Source data:
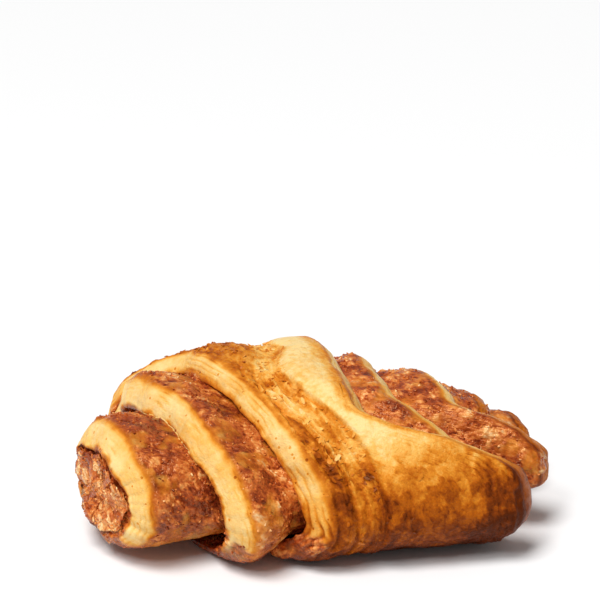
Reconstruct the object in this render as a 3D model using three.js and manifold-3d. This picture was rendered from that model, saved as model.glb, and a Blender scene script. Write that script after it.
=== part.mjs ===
// Cinnamon pastry: a sheet of laminated dough rolled up with cinnamon sugar, sliced, pressed
// across its middle and baked, so that the turns of the roll fan out at both cut ends.
//
// Millimetres, +Z up. +X runs along the pastry, the front is at -Y, and z = 0 is the flat
// underside. It is baked as one piece, so it is one solid: an outer wrap with a cut rim at each
// end, and the inner turns that step out of those rims like the tubes of a telescope.
import * as THREE from "three";
import { mergeVertices } from "three/addons/utils/BufferGeometryUtils.js";
import Module from "manifold-3d";

const wasm = await Module();
wasm.setup();

const degrees = Math.PI / 180;

// The two fans turn a little towards the front, away from the straight line of the roll.
const fanYaw = 8 * degrees;

// Dough at a cut rim.
const baseShare = 0.45; // the dough under the pastry is squeezed to this share of its thickness
const edgeSlant = 5; // the inner lip of a cut edge stands this far beyond the outer lip
const lipRound = 1.6; // how far the outer lip is rounded in
const edgeBelly = { out: 0.65, inset: 0.55 }; // shares of slant and thickness at the edge's belly
const gapDepth = 5; // how far the gap between two turns reaches in behind the inner lip
const gapTaper = 1.12; // the dough at the bottom of the gap, as a share of its thickness at the lip
const fillingDepth = 2.5; // how far the filling of the innermost turn lies behind the inner lip

// The pressed groove across the wrap. Its right edge starts at edge, and wanders to the right by
// lean on its way down the front, between the distances lean.from and lean.to before the middle,
// and by backLean on its way down the back. The groove's middle lies to the left of that edge.
const groove = {
  depth: 2.6,
  halfWidth: 6,
  middle: -4,
  edge: -1.3,
  lean: { by: 12, from: 12, to: 48 },
  backLean: { by: 6, from: 5, to: -15 },
};

const pointsRound = 44;
const squareness = 0.86; // exponent of the sections' cosine and sine: 1 is an ellipse

// A section has its crest and lift, the heights of its top and underside, its half width, the
// height of its widest line, its shift to the front, and how far its crest leans to the back.
// A turn runs from its root, deep in the pastry, to its rim. reach is the rim's distance from
// the groove at the top, front, back and underside, and thickness is its dough there. opening
// holds, for the front and the back, the two angles between which the rim comes back from its
// side reach to its top reach.
const evenOpening = { front: [10, 60], back: [10, 60] };

const leftTurns = [
  {
    reach: { top: 49.5, front: 48.8, back: 48.5, under: 51 },
    opening: evenOpening,
    thickness: { top: 7.5, front: 8, back: 2.5, under: 7 },
    root: 8,
    neckDepth: 22,
    rim: { crest: 35, lift: 3.8, halfWidth: 20.8, widest: 17.5, shift: 0, lean: 3 },
    neck: { crest: 32.5, lift: 5, halfWidth: 22, widest: 15, shift: 1, lean: 3 },
    filled: true,
  },
  {
    reach: { top: 31, front: 29, back: 35, under: 28 },
    opening: { front: [10, 60], back: [0, 30] },
    thickness: { top: 8, front: 9, back: 8, under: 8 },
    root: 0,
    neckDepth: 15,
    rim: { crest: 40.5, lift: -2, halfWidth: 37, widest: 16, shift: 1, lean: 7 },
    neck: { crest: 37.5, lift: 2, halfWidth: 33, widest: 16, shift: 1, lean: 7 },
  },
];
const rightTurns = [
  {
    reach: { top: 66, front: 65, back: 63, under: 63 },
    opening: evenOpening,
    thickness: { top: 4, front: 4, back: 4, under: 3 },
    root: 20,
    neckDepth: 12,
    rim: { crest: 21, lift: 9, halfWidth: 9, widest: 15, shift: -2, lean: 0 },
    neck: { crest: 22, lift: 8, halfWidth: 9, widest: 14, shift: -3, lean: 0 },
    filled: true,
  },
  {
    reach: { top: 54.5, front: 57, back: 53, under: 54 },
    opening: evenOpening,
    thickness: { top: 4.5, front: 5, back: 5, under: 4 },
    root: 15,
    neckDepth: 14,
    rim: { crest: 28, lift: 7.5, halfWidth: 16, widest: 15, shift: -4, lean: 0 },
    neck: { crest: 33, lift: 6, halfWidth: 17, widest: 14, shift: -4, lean: 0 },
  },
  {
    reach: { top: 41.5, front: 64, back: 50, under: 60 },
    opening: { front: [14, 84], back: [0, 40] },
    thickness: { top: 5, front: 6, back: 6, under: 5 },
    root: 8,
    neckDepth: 16,
    rim: { crest: 35.5, lift: 8.5, halfWidth: 28, widest: 15, shift: 2, lean: 2 },
    neck: { crest: 33, lift: 6, halfWidth: 25, widest: 15, shift: 1, lean: 2 },
  },
  {
    reach: { top: 25, front: 41, back: 40, under: 43 },
    opening: { front: [10, 80], back: [0, 34] },
    thickness: { top: 5, front: 6, back: 6, under: 6 },
    root: 2,
    neckDepth: 14,
    rim: { crest: 39, lift: 3, halfWidth: 34, widest: 15, shift: 1, lean: 3 },
    neck: { crest: 37, lift: 3, halfWidth: 32, widest: 15, shift: 1, lean: 3 },
  },
];
const wrap = {
  left: {
    reach: { top: 13, front: 10, back: 31, under: 16 },
    opening: { front: [10, 60], back: [10, 76] },
    thickness: { top: 5.5, front: 9.5, back: 7, under: 9 },
    rim: { crest: 43.5, lift: -1.6, halfWidth: 43.5, widest: 15, shift: 1.5, lean: 9 },
  },
  right: {
    reach: { top: 12.6, front: 53.2, back: 40, under: 47 },
    opening: { front: [12, 62], back: [0, 34] },
    thickness: { top: 7, front: 7, back: 7, under: 7 },
    rim: { crest: 45, lift: -2.4, halfWidth: 43, widest: 15, shift: 5, lean: 5 },
  },
  bulge: 1.5,
  rows: [0.04, 0.12, 0.22, 0.32, 0.42, 0.52, 0.64, 0.76, 0.88, 0.96],
};
const bodyDepths = [2, 5]; // rows close behind an inner turn's rim
const neckShares = [0.6, 1]; // further rows, as shares of its neck's depth
const lipTuck = 0.5; // how far the row next to a lip is drawn in
const shelteredBelow = -0.4; // sine of the angle round the wrap: the press acts above it
const weldDistance = 1e-4; // corners closer than this are one corner
const underEase = 60; // degrees below the side over which a rim eases to its underside reach
const blockSize = [200, 200, 20]; // what is cut away under the pastry

const mix = (a, b, share) => a + (b - a) * share;
const smooth = (low, high, x) => THREE.MathUtils.smoothstep(x, low, high);
const signedPower = (x, power) => Math.sign(x) * Math.abs(x) ** power;

function mixSections(a, b, share) {
  return Object.fromEntries(
    Object.keys(a).map((key) => [key, mix(a[key], b[key], share)]),
  );
}

// A top, front, back and underside value, eased into each other round a rim. Angle 0 is the
// front, and 90 degrees the top.
function roundRim(values, opening, angle) {
  const toBack = smooth(-1, 1, -Math.cos(angle));
  const sideways = mix(values.front, values.back, toBack);
  const climb = Math.asin(Math.sin(angle)) / degrees;
  const [low, high] = [0, 1].map((i) =>
    mix(opening.front[i], opening.back[i], toBack),
  );
  return climb > 0
    ? mix(sideways, values.top, smooth(low, high, climb))
    : mix(sideways, values.under, smooth(0, underEase, -climb));
}

const reachAt = (turn, angle) => roundRim(turn.reach, turn.opening, angle);
const thicknessAt = (turn, angle) => roundRim(turn.thickness, evenOpening, angle);

// A point of a section, inset into the dough, at a distance out along a fan.
function fanPoint(side, section, angle, distance, inset) {
  const across = signedPower(Math.cos(angle), squareness);
  const up = signedPower(Math.sin(angle), squareness);
  const front =
    section.shift +
    (section.halfWidth - inset) * across -
    section.lean * Math.max(0, up);
  const rise =
    up > 0
      ? section.crest - section.widest - inset
      : section.widest - section.lift - inset * baseShare;
  const along = distance * Math.cos(fanYaw) - front * Math.sin(fanYaw);
  return new THREE.Vector3(
    side * along,
    -distance * Math.sin(fanYaw) - front * Math.cos(fanYaw),
    section.widest + rise * up,
  );
}

function ring(pointAt) {
  return Array.from({ length: pointsRound }, (_, i) =>
    pointAt((i / pointsRound) * 2 * Math.PI),
  );
}

// The rings of a cut rim, from the outer lip across the edge and down into the gap behind it.
function rimRings(side, turn, depth) {
  const steps = [
    () => [0, lipRound],
    (dough) => [edgeSlant * edgeBelly.out, dough * edgeBelly.inset],
    (dough) => [edgeSlant, dough],
    (dough) => [edgeSlant - depth, dough * gapTaper],
  ];
  return steps.map((step) =>
    ring((angle) => {
      const [out, inset] = step(thicknessAt(turn, angle));
      return fanPoint(side, turn.rim, angle, reachAt(turn, angle) + out, inset);
    }),
  );
}

function centreOf(points) {
  const sum = points.reduce((a, p) => a.add(p), new THREE.Vector3());
  return sum.divideScalar(points.length);
}

// A closed solid through rings of points, with a fan of triangles over each end.
function loft(rings) {
  const vertices = [...rings.flat(), centreOf(rings[0]), centreOf(rings.at(-1))];
  const first = vertices.length - 2;
  const last = vertices.length - 1;
  const faces = [];
  for (let i = 0; i < pointsRound; i++) {
    const next = (i + 1) % pointsRound;
    faces.push(first, next, i);
    for (let r = 0; r + 1 < rings.length; r++) {
      const low = r * pointsRound;
      const high = low + pointsRound;
      faces.push(low + i, low + next, high + i);
      faces.push(high + i, low + next, high + next);
    }
    const top = (rings.length - 1) * pointsRound;
    faces.push(last, top + i, top + next);
  }
  const geometry = new THREE.BufferGeometry().setFromPoints(vertices);
  geometry.setIndex(faces);
  return solidOf(geometry);
}

function solidOf(geometry) {
  const bare = geometry.clone();
  bare.deleteAttribute("normal");
  bare.deleteAttribute("uv");
  const merged = mergeVertices(bare, weldDistance);
  const solid = new wasm.Manifold(
    new wasm.Mesh({
      numProp: 3,
      vertProperties: merged.attributes.position.array,
      triVerts: new Uint32Array(merged.index.array),
    }),
  );
  if (solid.volume() > 0) return solid;
  const turned = new Uint32Array(merged.index.array).reverse();
  return new wasm.Manifold(
    new wasm.Mesh({
      numProp: 3,
      vertProperties: merged.attributes.position.array,
      triVerts: turned,
    }),
  );
}

// An inner turn of the roll: widest at its rim, narrower at its neck under the next turn.
function innerTurn(side, turn) {
  const depths = [
    ...bodyDepths,
    ...neckShares.map((share) => share * turn.neckDepth),
  ];
  const body = depths.map((depth, i) => {
    const blend = smooth(0, turn.neckDepth, depth);
    const section = mixSections(turn.rim, turn.neck, blend);
    const inset = i === 0 ? lipTuck : 0;
    return ring((angle) =>
      fanPoint(side, section, angle, reachAt(turn, angle) - depth, inset),
    );
  });
  const rootRing = ring((angle) =>
    fanPoint(side, turn.neck, angle, turn.root, 0),
  );
  const depth = turn.filled ? fillingDepth : edgeSlant + gapDepth;
  return loft([
    rootRing,
    ...body.reverse(),
    ...rimRings(side, turn, depth),
  ]);
}

// How deep the press went in at a point of the wrap.
function pressedAt(point) {
  const { depth, halfWidth, middle, edge, lean, backLean } = groove;
  const wander = ({ by, from, to }) => by * smooth(from, to, -point.y);
  const fromMiddle = point.x - edge - wander(lean) - wander(backLean) - middle;
  return depth * Math.exp(-((fromMiddle / halfWidth) ** 2));
}

// The outer wrap from its left rim to its right rim, over the groove that the press left.
function outerWrap() {
  const rimPoint = (side, half, angle) =>
    fanPoint(side, half.rim, angle, reachAt(half, angle), 0);
  const over = wrap.rows.map((share, i) =>
    ring((angle) => {
      const point = rimPoint(-1, wrap.left, angle).lerp(
        rimPoint(1, wrap.right, angle),
        share,
      );
      const above = smooth(shelteredBelow, 1, Math.sin(angle));
      const nextToLip = i === 0 || i === wrap.rows.length - 1;
      const swell =
        above * (wrap.bulge * Math.sin(Math.PI * share) - pressedAt(point)) -
        (nextToLip ? lipTuck : 0);
      const outwards = new THREE.Vector3(0, -Math.cos(angle), Math.sin(angle));
      return point.addScaledVector(outwards, swell);
    }),
  );
  const depth = edgeSlant + gapDepth;
  return loft([
    ...rimRings(-1, wrap.left, depth).reverse(),
    ...over,
    ...rimRings(1, wrap.right, depth),
  ]);
}

// Everything below z = 0 is cut away, which leaves the flat underside.
function flattened(solid) {
  const block = new THREE.BoxGeometry(...blockSize);
  block.translate(0, 0, -blockSize[2] / 2);
  return solid.subtract(solidOf(block.toNonIndexed()));
}

function pastryGeometry() {
  const turns = [
    ...leftTurns.map((turn) => innerTurn(-1, turn)),
    ...rightTurns.map((turn) => innerTurn(1, turn)),
  ];
  const whole = flattened(turns.reduce((sum, turn) => sum.add(turn), outerWrap()));
  const mesh = whole.getMesh();
  const geometry = new THREE.BufferGeometry();
  geometry.setAttribute(
    "position",
    new THREE.BufferAttribute(new Float32Array(mesh.vertProperties), 3),
  );
  geometry.setIndex(new THREE.BufferAttribute(mesh.triVerts, 1));
  return geometry;
}

const bakedDough = new THREE.MeshStandardMaterial({
  color: 0xd08a3e,
  roughness: 0.6,
  metalness: 0,
});

const pastryMesh = new THREE.Mesh(pastryGeometry(), bakedDough);
pastryMesh.name = "cinnamon_pastry";

// The origin is under the middle of the pastry, on the surface that it lies on.
const box = new THREE.Box3().setFromObject(pastryMesh);
const middle = box.getCenter(new THREE.Vector3());
pastryMesh.position.set(-middle.x, -middle.y, -box.min.z);

const pastry = new THREE.Group();
pastry.add(pastryMesh);

export default pastry;
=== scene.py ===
# Cinnamon pastry: laminated dough rolled up with cinnamon sugar, sliced, pressed across its middle
# and baked, so that the turns of the roll fan out at both cut ends.
import math

import bpy
import numpy as np
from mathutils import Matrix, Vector, noise


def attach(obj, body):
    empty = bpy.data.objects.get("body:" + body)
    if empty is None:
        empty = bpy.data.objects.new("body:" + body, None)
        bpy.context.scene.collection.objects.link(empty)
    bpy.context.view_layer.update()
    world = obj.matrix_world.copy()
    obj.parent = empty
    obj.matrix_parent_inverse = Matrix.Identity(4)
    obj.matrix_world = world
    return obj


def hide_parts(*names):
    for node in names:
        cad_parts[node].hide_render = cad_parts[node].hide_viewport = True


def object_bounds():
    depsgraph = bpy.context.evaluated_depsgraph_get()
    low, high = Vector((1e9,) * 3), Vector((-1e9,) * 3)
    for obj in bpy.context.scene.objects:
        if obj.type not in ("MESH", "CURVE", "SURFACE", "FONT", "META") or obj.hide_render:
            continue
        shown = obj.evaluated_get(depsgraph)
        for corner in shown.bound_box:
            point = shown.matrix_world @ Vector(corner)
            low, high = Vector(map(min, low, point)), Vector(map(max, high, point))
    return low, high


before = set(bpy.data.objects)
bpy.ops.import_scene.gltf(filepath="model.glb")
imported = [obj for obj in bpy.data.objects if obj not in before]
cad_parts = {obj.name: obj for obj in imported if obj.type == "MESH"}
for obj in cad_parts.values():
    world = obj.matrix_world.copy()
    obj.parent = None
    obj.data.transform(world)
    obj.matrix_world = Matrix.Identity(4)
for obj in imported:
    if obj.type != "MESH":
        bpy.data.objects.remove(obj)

mm = 0.001
cadLow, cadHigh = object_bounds()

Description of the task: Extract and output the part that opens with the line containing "const pastryMesh = new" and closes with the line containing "return low, high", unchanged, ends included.

Finished answer:
const pastryMesh = new THREE.Mesh(pastryGeometry(), bakedDough);
pastryMesh.name = "cinnamon_pastry";

// The origin is under the middle of the pastry, on the surface that it lies on.
const box = new THREE.Box3().setFromObject(pastryMesh);
const middle = box.getCenter(new THREE.Vector3());
pastryMesh.position.set(-middle.x, -middle.y, -box.min.z);

const pastry = new THREE.Group();
pastry.add(pastryMesh);

export default pastry;
=== scene.py ===
# Cinnamon pastry: laminated dough rolled up with cinnamon sugar, sliced, pressed across its middle
# and baked, so that the turns of the roll fan out at both cut ends.
import math

import bpy
import numpy as np
from mathutils import Matrix, Vector, noise


def attach(obj, body):
    empty = bpy.data.objects.get("body:" + body)
    if empty is None:
        empty = bpy.data.objects.new("body:" + body, None)
        bpy.context.scene.collection.objects.link(empty)
    bpy.context.view_layer.update()
    world = obj.matrix_world.copy()
    obj.parent = empty
    obj.matrix_parent_inverse = Matrix.Identity(4)
    obj.matrix_world = world
    return obj


def hide_parts(*names):
    for node in names:
        cad_parts[node].hide_render = cad_parts[node].hide_viewport = True


def object_bounds():
    depsgraph = bpy.context.evaluated_depsgraph_get()
    low, high = Vector((1e9,) * 3), Vector((-1e9,) * 3)
    for obj in bpy.context.scene.objects:
        if obj.type not in ("MESH", "CURVE", "SURFACE", "FONT", "META") or obj.hide_render:
            continue
        shown = obj.evaluated_get(depsgraph)
        for corner in shown.bound_box:
            point = shown.matrix_world @ Vector(corner)
            low, high = Vector(map(min, low, point)), Vector(map(max, high, point))
    return low, high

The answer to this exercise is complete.